More than a great trumpeter, Louis Armstrong was a bandleader, singer, soloist, film star, and comedian. One of his most remarkable feats was his frequent conquest of the popular market with recordings that thinly disguised authentic jazz with Armstrong’s contagious humor. He nonetheless made his greatest impact on the evolution of jazz itself, which at the start of his career was popularly considered to be little more than a novelty. With his great sensitivity, technique, and capacity to express emotion, Armstrong not only ensured the survival of jazz but led in its development into a fine art.
Armstrong’s 1954 studio release ‘Louis Armstrong Plays W. C. Handy’ is considered to be one of his masterpieces. Featuring timeless hits like ‘St. Louis Blues’, ‘Yellow Dog Blues’, ‘Loveless Love’, and ‘Aunt Hagar’s Blues’, the album is described by Allmusic as “essential music for all serious jazz collections”. His 1967 single ‘What a Wonderful World’ was an iconic song that peaked at No.1 in Austria and U.K. and reached the top ten in several other countries like Denmark, Belgium, Ireland, and Norway.
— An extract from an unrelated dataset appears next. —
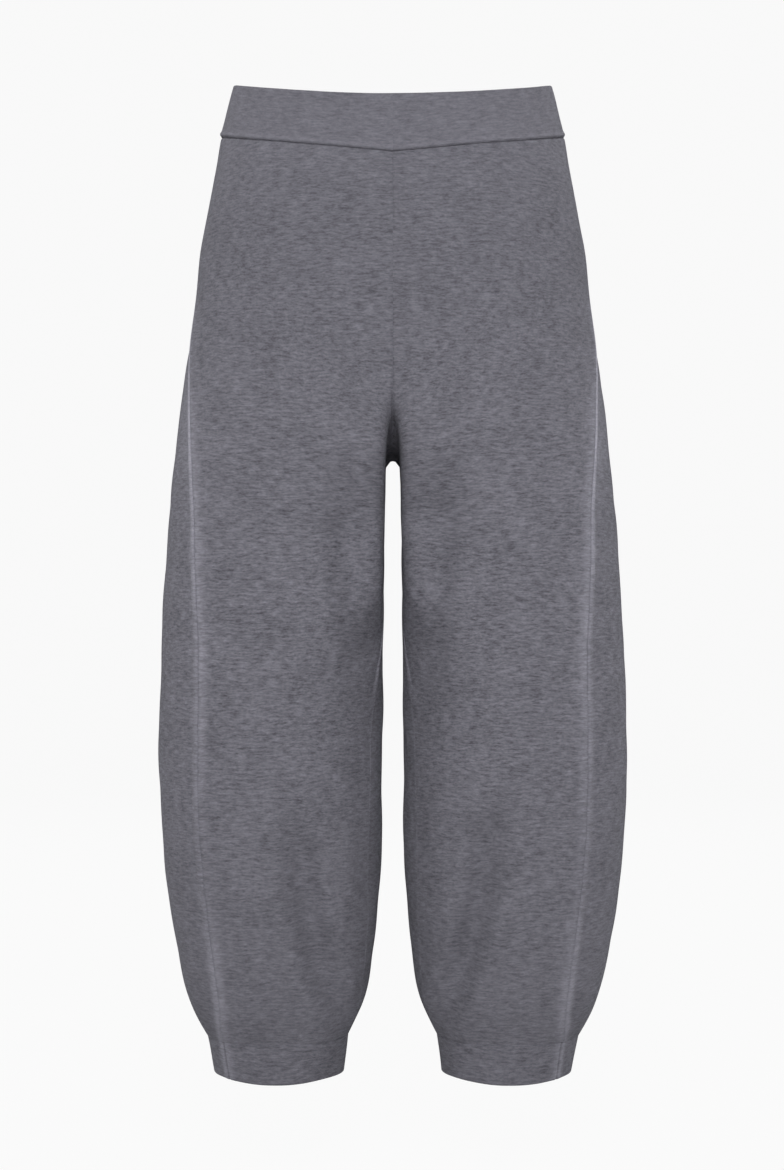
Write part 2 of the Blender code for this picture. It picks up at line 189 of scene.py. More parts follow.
def form_point(turn, drop):
    """The outer face at a turn about the leg's axis: 0 inward, 90 front, 180 outward, 270 back."""
    turn = np.radians(turn)
    axis = leg_axis(drop)
    to_middle = axis / np.maximum(np.cos(turn), TINY)
    reach = crossing(
        np.zeros_like(turn),
        np.minimum(to_middle, WELL_OUTSIDE),
        lambda r: past_form(axis - r * np.cos(turn), -r * np.sin(turn), drop),
    )
    return np.stack([axis - reach * np.cos(turn), -reach * np.sin(turn), -drop], axis=-1)


def outward(points):
    """The outer face's direction at each point, from how the form's distance grows."""
    step = SHORT_STEP
    x, y, drop = points[..., 0], points[..., 1], -points[..., 2]
    grown = np.stack(
        [
            past_form(x + step, y, drop) - past_form(x - step, y, drop),
            past_form(x, y + step, drop) - past_form(x, y - step, drop),
            past_form(x, y, drop - step) - past_form(x, y, drop + step),
        ],
        axis=-1,
    )
    return grown / np.linalg.norm(grown, axis=-1, keepdims=True)


CROTCH_END = float(
    crossing(
        np.array(U_TOP_DROP),
        np.array(CROTCH_DROP + CROTCH_EASING),
        lambda drop: past_form(np.array(0.0), np.array(0.0), drop),
    )
)


def inner_turn(drop, facing):
    """The turn of a panel's inner edge: the centre seam above the crotch, the inseam below it.

    facing is -1 for a front panel and 1 for a back panel.
    """
    seam = crossing(
        np.zeros_like(drop),
        np.full_like(drop, WELL_OUTSIDE),
        lambda reach: past_form(np.zeros_like(drop), facing * reach, drop),
    )
    centre = np.degrees(np.arctan2(seam, leg_axis(drop)))
    if facing > 0:
        return 360 + np.where(drop < CROTCH_END, -centre, LEG["inseam"](drop))
    return np.where(drop < CROTCH_END, centre, LEG["inseam"](drop))


def outer_turn(drop):
    """The turn of a panel's outer edge, at the outseam."""
    return 180 - LEG["outseam"](drop)


# How finely each panel is drawn. The points lie closer together beside every seam.
PANEL_COLUMNS = {"front": 104, "back": 164}
LEG_ROWS = 132
CROTCH_ROWS = 50
HIP_ROWS = 66
SEAM_CLOSENESS = 0.86
HEM_CLOSENESS = 0.75
# Rows leave the crotch seam squarely, so they drop this much over this share of the width.
ROW_DROP = 0.085
LEAN_REACH = 0.6
U_LAST_ANGLE = 8


def drawn_closer(count, closeness, start=True, end=True):
    """Shares from 0 to 1 that lie closer together at the start, at the end, or at both."""
    share = np.linspace(0, 1, count + 1)
    if start and end:
        return share - closeness * np.sin(2 * np.pi * share) / (2 * np.pi)
    if start:
        return share - closeness * np.sin(np.pi * share) / np.pi
    return share + closeness * np.sin(np.pi * share) / np.pi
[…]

In the summer of 2001, in commemoration of the centennial of Armstrong’s birth, New Orleans’s main airport was renamed Louis Armstrong New Orleans International Airport. In 2002, the Louis Armstrong’s Hot Five and Hot Seven recordings (1925–1928) were preserved in the United States National Recording Registry, a registry of recordings selected yearly by the National Recording Preservation Board for preservation in the National Recording Registry of the Library of Congress. The US Open tennis tournament’s former main stadium was named Louis Armstrong Stadium in honor of Armstrong who had lived a few blocks from the site.